Article II of the ICSPCA defines the crime of apartheid as below:
International Convention on the Suppression and Punishment of the Crime of Apartheid,
For the purpose of the present Convention, the term 'the crime of apartheid', which shall include similar policies and practices of racial segregation and discrimination as practiced in southern Africa, shall apply to the following inhumane acts committed for the purpose of establishing and maintaining domination by one racial group of persons over any other racial group of persons and systematically oppressing them:
- Denial to a member or members of a racial group or groups of the right to life and liberty of person
- By murder of members of a racial group or groups;
- By the infliction upon the members of a racial group or groups of serious bodily or mental harm, by the infringement of their freedom or dignity, or by subjecting them to torture or to cruel, inhuman or degrading treatment or punishment;
- By arbitrary arrest and illegal imprisonment of the members of a racial group or groups;
- Deliberate imposition on a racial group or groups of living conditions calculated to cause its or their physical destruction in whole or in part;
- Any legislative measures and other measures calculated to prevent a racial group or groups from participation in the political, social, economic and cultural life of the country and the deliberate creation of conditions preventing the full development of such a group or groups, in particular by denying to members of a racial group or groups basic human rights and freedoms, including the right to work, the right to form recognised trade unions, the right to education, the right to leave and to return to their country, the right to a nationality, the right to freedom of movement and residence, the right to freedom of opinion and expression, and the right to freedom of peaceful assembly and association;
- Any measures including legislative measures, designed to divide the population along racial lines by the creation of separate reserves and ghettos for the members of a racial group or groups, the prohibition of mixed marriages among members of various racial groups, the expropriation of landed property belonging to a racial group or groups or to members thereof;
- Exploitation of the labour of the members of a racial group or groups, in particular by submitting them to forced labour;
- Persecution of organizations and persons, by depriving them of fundamental rights and freedoms, because they oppose apartheid.
the term "racial discrimination" shall mean any distinction, exclusion, restriction or preference based on race, colour, descent, or national or ethnic origin which has the purpose or effect of nullifying or impairing the recognition, enjoyment or exercise, on an equal footing, of human rights and fundamental freedoms in the political, economic, social, cultural or any other field of public life.
This definition does not make any difference between discrimination based on ethnicity and race, in part because the distinction between the two remains debatable among anthropologists. Similarly, in British law the phrase racial group means "any group of people who are defined by reference to their race, colour, nationality (including citizenship) or ethnic or national origin".
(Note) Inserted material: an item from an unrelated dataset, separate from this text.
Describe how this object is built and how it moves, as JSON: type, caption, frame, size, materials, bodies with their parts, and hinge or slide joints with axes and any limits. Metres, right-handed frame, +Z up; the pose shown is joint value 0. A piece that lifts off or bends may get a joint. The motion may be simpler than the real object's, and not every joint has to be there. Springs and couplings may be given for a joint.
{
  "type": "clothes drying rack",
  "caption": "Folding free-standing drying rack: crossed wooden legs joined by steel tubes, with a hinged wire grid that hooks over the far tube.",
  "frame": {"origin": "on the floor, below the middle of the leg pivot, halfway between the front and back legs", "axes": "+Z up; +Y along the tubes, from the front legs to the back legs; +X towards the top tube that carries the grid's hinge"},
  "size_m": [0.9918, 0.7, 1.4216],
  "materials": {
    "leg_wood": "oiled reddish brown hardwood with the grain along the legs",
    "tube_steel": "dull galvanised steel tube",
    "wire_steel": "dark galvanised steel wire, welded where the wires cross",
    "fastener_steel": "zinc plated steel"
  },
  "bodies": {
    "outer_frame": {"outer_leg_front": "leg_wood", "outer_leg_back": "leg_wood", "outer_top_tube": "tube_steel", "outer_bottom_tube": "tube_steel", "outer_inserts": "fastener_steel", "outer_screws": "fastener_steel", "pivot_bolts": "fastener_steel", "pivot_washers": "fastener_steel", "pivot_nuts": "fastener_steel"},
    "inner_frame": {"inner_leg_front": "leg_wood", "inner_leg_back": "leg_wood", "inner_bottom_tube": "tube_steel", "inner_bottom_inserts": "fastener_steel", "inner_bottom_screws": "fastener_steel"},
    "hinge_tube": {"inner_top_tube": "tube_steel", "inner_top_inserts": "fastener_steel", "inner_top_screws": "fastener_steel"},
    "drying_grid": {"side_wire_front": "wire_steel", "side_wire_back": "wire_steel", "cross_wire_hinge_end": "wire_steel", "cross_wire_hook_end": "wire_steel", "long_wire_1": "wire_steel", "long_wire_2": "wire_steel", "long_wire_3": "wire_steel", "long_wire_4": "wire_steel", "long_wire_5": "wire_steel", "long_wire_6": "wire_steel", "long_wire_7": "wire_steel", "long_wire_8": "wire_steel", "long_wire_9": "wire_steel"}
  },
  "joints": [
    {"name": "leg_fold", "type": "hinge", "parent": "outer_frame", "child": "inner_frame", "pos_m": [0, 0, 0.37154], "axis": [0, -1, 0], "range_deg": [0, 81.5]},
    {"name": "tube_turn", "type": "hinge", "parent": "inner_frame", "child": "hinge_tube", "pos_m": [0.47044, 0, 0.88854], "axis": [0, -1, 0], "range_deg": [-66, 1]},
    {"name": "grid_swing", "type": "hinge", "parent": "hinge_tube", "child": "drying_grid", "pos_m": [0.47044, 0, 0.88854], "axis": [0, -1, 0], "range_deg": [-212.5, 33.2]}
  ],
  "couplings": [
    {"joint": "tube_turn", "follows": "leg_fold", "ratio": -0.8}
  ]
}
Article 7 of the Rome Statute of the International Criminal Court defines crimes against humanity as:
- Article 7
- Crimes against humanity
- For the purpose of this Statute, 'crime against humanity' means any of the following acts when committed as part of a widespread or systematic attack directed against any civilian population, with knowledge of the attack:
- Deportation or forcible transfer of population;
- Imprisonment or other severe deprivation of physical liberty in violation of fundamental rules of international law;
- Rape, sexual slavery, enforced prostitution, forced pregnancy, enforced sterilization, or any other form of sexual violence of comparable gravity;
- Persecution against any identifiable group or collectivity on political, racial, national, ethnic, cultural, religious, gender as defined in paragraph 3, or other grounds that are universally recognized as impermissible under international law, in connection with any act referred to in this paragraph or any crime within the jurisdiction of the Court;
- Enforced disappearance of persons;
- The crime of apartheid;
- Other inhumane acts of a similar character intentionally causing great suffering, or serious injury to body or to mental or physical health.
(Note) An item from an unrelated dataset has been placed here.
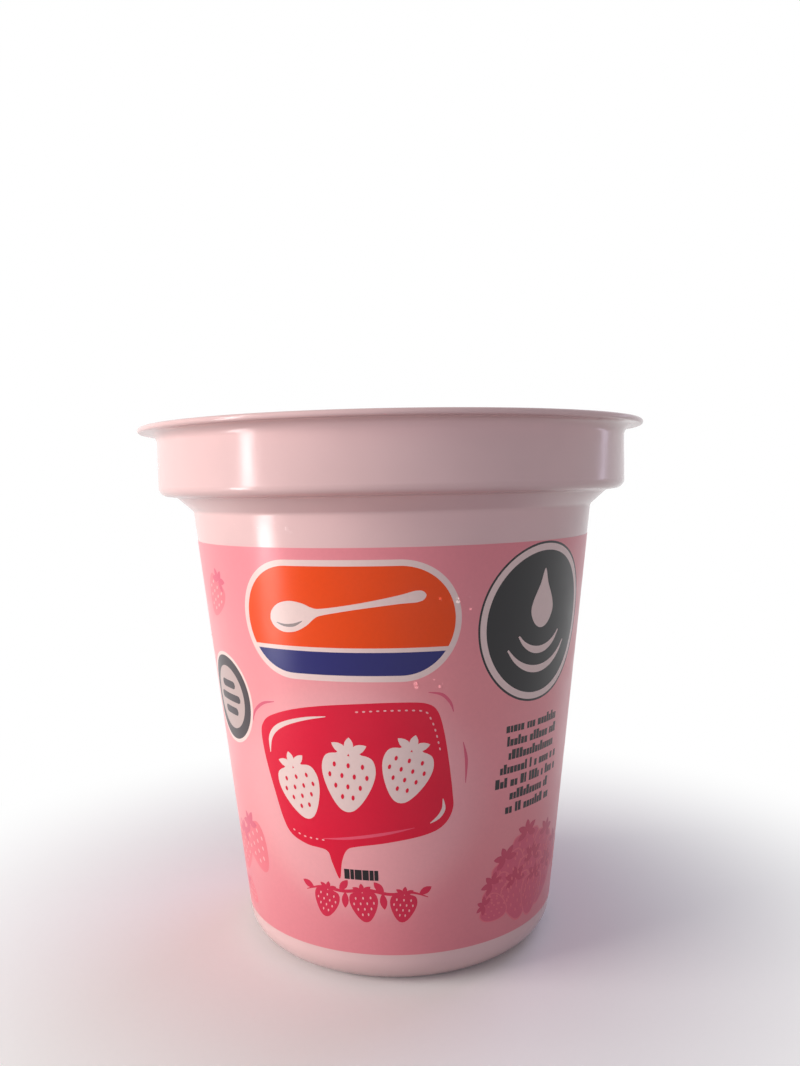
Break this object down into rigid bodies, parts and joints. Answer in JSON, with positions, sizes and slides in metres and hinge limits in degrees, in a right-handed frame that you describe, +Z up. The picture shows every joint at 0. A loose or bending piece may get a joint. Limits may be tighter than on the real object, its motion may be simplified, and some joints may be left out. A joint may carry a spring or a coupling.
{
  "type": "yogurt pot",
  "caption": "Open single-serve yogurt pot: thin tapered plastic cup with a stepped collar, a flat sealing flange, a raised floor and a pale pink printed label.",
  "frame": {"origin": "centre of the circle that the foot ring stands on", "axes": "+Z up along the pot's axis, out of its mouth; the printed front faces -Y"},
  "size_m": [0.075, 0.075, 0.0757],
  "materials": {
    "pot": "warm white moulded polypropylene, satin gloss, with a pale pink printed label on the body"
  },
  "bodies": {
    "root": {"pot": "pot"}
  },
  "joints": []
}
Later in Article 7, the crime of apartheid is defined as:
The 'crime of apartheid' means inhumane acts of a character similar to those referred to in paragraph 1, committed in the context of an institutionalised regime of systematic oppression and domination by one racial group over any other racial group or groups and committed with the intention of maintaining that regime.
Critics have accused Israel of committing the crime of apartheid; In a 2007 report, United Nations Special Rapporteur for Palestine John Dugard stated that "elements of the [state of Israel's] occupation constitute forms of colonialism and of apartheid, which are contrary to international law." and suggested that the "legal consequences of a prolonged occupation with features of colonialism and apartheid" be put to the International Court of Justice.
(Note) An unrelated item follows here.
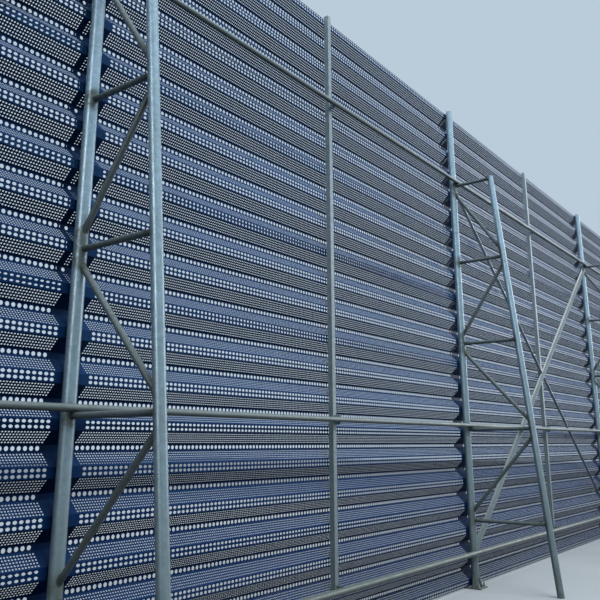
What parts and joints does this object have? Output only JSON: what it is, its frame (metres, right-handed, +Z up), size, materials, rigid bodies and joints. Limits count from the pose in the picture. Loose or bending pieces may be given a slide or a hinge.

The UN Special Rapporteur concludes that this "general structure of apartheid that exists in the Occupied Palestinian Territories ... makes the allegation increasingly credible despite the differences between the specific characteristics of South African apartheid and that of the Occupied Palestinian Territories regime".
South African Judge Richard Goldstone, head of the Report of the United Nations Fact Finding Mission on the Gaza Conflict, also known as the Goldstone Report, writing in The New York Times in October 2011, said that "in Israel, there is no apartheid. Nothing there comes close to the definition of apartheid under the 1998 Rome Statute." Goldstone noted that Arab citizens of Israel are allowed to vote, have political parties, and hold seats in the Knesset and other positions, including one on the Israeli Supreme Court. Goldstone wrote that the situation in the West Bank was more complex, but that there is no attempt to maintain "an institutionalized regime of systematic oppression and domination by one racial group", and claimed that the seemingly oppressive measures taken by Israel were taken to protect its own citizens from attacks by Palestinian militants. However the Goldstone Report does not contain any reference to charges of apartheid, whether supported or not. With regard to associated issue of positive findings of Israeli war crimes in the report, Goldstone has argued for a redaction. However the other three authors of the Goldstone Report have publicly rejected this arguing Goldstone has "misrepresented facts in an attempt to delegitimise the [Goldstone Report's] findings and to cast doubts on its credibility".
Israeli journalist Yonatan Silverman wrote in Ynetnews that while inequality and injustice existed in the West Bank, Israel was not an apartheid state. Silverman wrote that while South Africa was a legally segretated society, Israel's actions in the West Bank are not rooted in legislation and stem from security concerns rather than racial bias.
Contrary to these, the Russell Tribunal on Palestine tends to judge in favor of the apartheid allegations. Amongst a large list of violations of international law, by both the US and Israel, the Tribunal judges "Violation of the prohibition of discrimination based on national origin through Israeli policies and practices akin to Apartheid (2011 Cape Town findings of this Tribunal). Final conclusions of this Tribunal are expected in February 2013. The Russell Tribunal on Palestine has been criticised as biased against Israel by judge Richard Goldstone, and South African journalist and human rights activist Benjamin Pogrund, described the Cape Town Session of the Russell Tribunal on Palestine "theatre". The Tribunal has on the other hand been endorsed by the traditionally critical Center for Constitutional Rights, Jewish Voice for Peace, Israeli Committee Against House Demolitions as well as other organizations.